3. The bopomofo used in the Moka texts was a modified form of the bopomofo used today. For the additional letters, see this old post. I’m using ㅏ here and ト there but they’re actually the same letter. The typeface used in the original text makes it unclear what the form really ought to be, and I have yet to find other texts using the symbol that are not from the Moka Mission.












I can understand Punjabi to a decent extent (having grown up surrounded by Punjabi speakers) and I still find it hard to believe that it has phonemic tones. All the native Punjabi speakers I know know nothing about tones, or for that matter, even have any vocabulary in the language (words like 声调 or 入声字) for talking about them.
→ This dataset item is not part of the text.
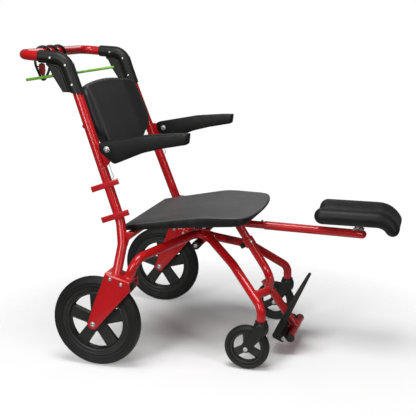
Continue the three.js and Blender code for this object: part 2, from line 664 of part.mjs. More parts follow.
// A collar round the strut with a sprung pull knob square to it.
const strutHeading = vector(STRUT_FOOT).sub(vector(STRUT_TOP)).normalize();
const pullHeading = new THREE.Vector3(strutHeading.z, 0, -strutHeading.x);
const collarPlace = vector(STRUT_TOP).addScaledVector(strutHeading, COLLAR_DROP);
const stretch = (heading, from, to) =>
  straight(...[from, to].map((d) => collarPlace.clone().addScaledVector(heading, d).toArray()));
const knobHole = rod(stretch(pullHeading, 10, 24), 3.6);
add('strut_collar', cut(
  rod(stretch(strutHeading, -15, 15), 19.5, 16),
  rod(stretch(strutHeading, -20, 20), STRUT + 0.6),
  knobHole,
), RED);
add('pull_knob', join(
  rod(stretch(pullHeading, STRUT + 1, 24), 3),
  rod(stretch(pullHeading, 20.5, 36), 9.5),
), BLACK);

// ---- foot assembly ----

const footBarLine = straight(
  [FOOT_BAR.x, -FOOT_BAR.half, FOOT_BAR.z], [FOOT_BAR.x, FOOT_BAR.half, FOOT_BAR.z],
);

function footBar() {
  const lug = strapOutline([FOOT_BAR.x, FOOT_BAR.z], 12, [FOOT_HINGE.x, FOOT_HINGE.z], 7.5);
  const lugs = [[-20, -15], [15, 20]].map(([low, high]) => sidePlate(lug, low, high));
  const reach = FOOT_BAR.half + 5;
  const bore = rod(straight([FOOT_BAR.x, -reach, FOOT_BAR.z], [FOOT_BAR.x, reach, FOOT_BAR.z]),
    FOOT_TUBE - WALL, BORE_SIDES);
  const hole = pinTool(PIN + PLAY, -30, 30, FOOT_HINGE.x, FOOT_HINGE.z);
  return cut(join(rod(footBarLine, FOOT_TUBE), ...lugs), bore, hole);
}

const fatStrut = rod(strutLine, STRUT + GAP);
add('foot_bar', footBar(), RED);
add('foot_post', cut(tube(postLine, FOOT_TUBE), fatStrut, rod(footBarLine, FOOT_TUBE + GAP)), RED);
add('foot_hinge_rod', bolt(PIN, 7.5, 4, -FOOTPLATE.outer - PLAY, FOOTPLATE.outer + PLAY,
  FOOT_HINGE.x, FOOT_HINGE.z), STEEL);

// The plate's section in its folded-down attitude, about its hinge line; it stands up at rest.
function footplate() {
  const [length, under, tip] = [173, 14.8, 11];
  const shape = new THREE.Shape();
  shape.moveTo(-15, -4);
  shape.lineTo(-6, -7.5);
  shape.absarc(0, 0, 7.5, -Math.PI / 2, 0, false);
  shape.lineTo(7.5, under);
  shape.lineTo(length, under);
  shape.lineTo(length + 5, under + tip / 2);
  shape.lineTo(length, under + tip);
  shape.lineTo(40, 37);
  shape.lineTo(-8, 39);
  shape.lineTo(-15, 32);
  const plate = sidePlate(shape, -FOOTPLATE.outer, -FOOTPLATE.inner, 3);
  const bored = cut(plate, pinTool(PIN + PLAY, -120, -10, 0, 0));
  return bored.rotateY(-FOOT_LEAN).translate(FOOT_HINGE.x, 0, FOOT_HINGE.z);
}

addPair('footplate', footplate(), BLACK);

// ---- origin under the middle of the object ----

chair.updateMatrixWorld(true);
const bounds = new THREE.Box3().setFromObject(chair);
chair.position.x = -(bounds.min.x + bounds.max.x) / 2;

// ---- tether cord on the handlebar ----

const CORD_RADIUS = 4.5;
const WINDING = { low: -102, high: 69 };
const windingOuter = BACK_TUBE + 2 * CORD_RADIUS + 0.6;

// A round body about the handlebar, as long as the winding plus `more` at each end.
function aroundHandle(inner, outer, more) {
  const [low, high] = [WINDING.low - more, WINDING.high + more];
  return turned([[inner, low], [outer, low], [outer, high], [inner, high]], 16, [HANDLE.x, 0, HANDLE.z]);
}

add('cord_winding', aroundHandle(BACK_TUBE + PLAY, windingOuter, 0), CORD);

// The free loop leaves the winding down its rear side and ends under the handlebar.
const loopLine = new BentLine([
  [-303.8, -99, 1002], [-302, -106, 972, 30], [-297, -62, 905, 22], [-294, -14, 948, 40], [-286, -22, 990],
], 24);
const fatWinding = aroundHandle(0, windingOuter + GAP, GAP);
add('cord_loop', cut(rod(loopLine, CORD_RADIUS, 8), fatWinding), CORD);

function cordTag() {
  const shape = new THREE.Shape();
  shape.moveTo(-97, 972);
  shape.quadraticCurveTo(-80, 975, -64, 969);
  shape.lineTo(-60, 951);
  shape.quadraticCurveTo(-64, 936, -72, 927);
  shape.quadraticCurveTo(-90, 942, -97, 955);
  return planPlate(shape, 0, 7, 4).rotateZ(Math.PI / 2).rotateY(Math.PI / 2).translate(-294.5, 0, 0);
}

add('cord_tag', cordTag(), RED);

export default chair;
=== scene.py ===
"""Looks of a nesting transport wheelchair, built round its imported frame.

Metres, in the frame's axes: +X forward, +Y the sitter's left, +Z up. Places are given from the ground
point under the rear axle, and at() moves them into the frame. Paired pieces are modelled on the right,
at y < 0, and mirrored.
"""
import math

import bmesh
import bpy
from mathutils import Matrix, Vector


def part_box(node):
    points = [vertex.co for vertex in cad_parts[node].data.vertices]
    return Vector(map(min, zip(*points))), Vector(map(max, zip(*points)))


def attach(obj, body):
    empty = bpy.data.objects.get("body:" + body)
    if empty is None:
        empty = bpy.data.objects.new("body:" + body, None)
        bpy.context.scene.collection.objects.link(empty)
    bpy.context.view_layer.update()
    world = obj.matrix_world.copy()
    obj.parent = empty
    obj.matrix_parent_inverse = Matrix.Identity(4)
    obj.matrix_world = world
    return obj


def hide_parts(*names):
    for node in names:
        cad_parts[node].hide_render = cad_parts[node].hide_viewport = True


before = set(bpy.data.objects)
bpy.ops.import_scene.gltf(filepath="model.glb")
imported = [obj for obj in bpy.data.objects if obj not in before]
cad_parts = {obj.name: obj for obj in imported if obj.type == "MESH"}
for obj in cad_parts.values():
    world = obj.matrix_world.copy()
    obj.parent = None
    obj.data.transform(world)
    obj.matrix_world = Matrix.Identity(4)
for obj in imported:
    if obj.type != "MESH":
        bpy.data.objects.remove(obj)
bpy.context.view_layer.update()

RIM_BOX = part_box("rear_rim_right")
AXLE_X = (RIM_BOX[0].x + RIM_BOX[1].x) / 2
TURN = 2 * math.pi
UP = Vector((0, 0, 1))
ACROSS = Vector((0, -1, 0))  # from the middle of the chair outwards, on the right


def at(x, y, z):
    """A place given from the ground point under the rear axle."""
    return Vector((AXLE_X + x, y, z))


def placed(name, data):
    """A new object, linked into the scene."""
    made = bpy.data.objects.new(name, data)
    bpy.context.scene.collection.objects.link(made)
    return made


def aim(made, place, heading):
    """Puts a camera or a light at a place, looking along a heading."""
    made.location = place
    made.rotation_mode = "QUATERNION"
    made.rotation_quaternion = heading.to_track_quat("-Z", "Y")


# ---- camera ----

def make_camera():
    data = bpy.data.cameras.new("camera")
    data.lens = 70.87
    data.sensor_width = 36.0
    data.clip_start = 0.05
    camera = placed("camera", data)
    aim(camera, at(1.043, -2.698, 1.122), Vector((-0.2632, 0.9383, -0.2243)))
    bpy.context.scene.camera = camera


make_camera()


# ---- lines and outlines ----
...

If Wu is somewhat similar to the example of Punjabi, then I can see why people would say tones are unimportant. However, Wu still has loads more tones than Punjabi (I think Punjabi has only a low level and high level tone) and so the distinction is still important to maintain.
People know surprisingly little about the languages they speak. And they’re very trusting of the way it’s taught to them when young. Not being taught that there are tones pretty much makes people oblivious to them being there. Try telling most Chinese people there are 5 tones in Mandarin (the fifth being the neutral tone). They’ll never believe you, because that’s not how tones are discussed.
I do still thinks tones are incredibly important to Wu. It’s just interesting to see a link between voicing and tones shedding some light on a possible reason why it’s deemed less relevant.
If I correctly understand the discussion I’ve read of Shanghai sandhi (from Chen’s _Tone Sandhi_), the tone of the first syllable of each of the content words matter.
And in the other dialects that don’t have as much merger between the tone classes or don’t have checked syllables, the voicing is a smaller part of the story.
That’s true for the most part. Though it seems it’s not the case that the following syllables don’t matter. It’s more that they follow a predictable pattern from that, and depending on that first syllable the second might be mid or it might be high but you can’t just pass them all off as middle tone after the first and call it good.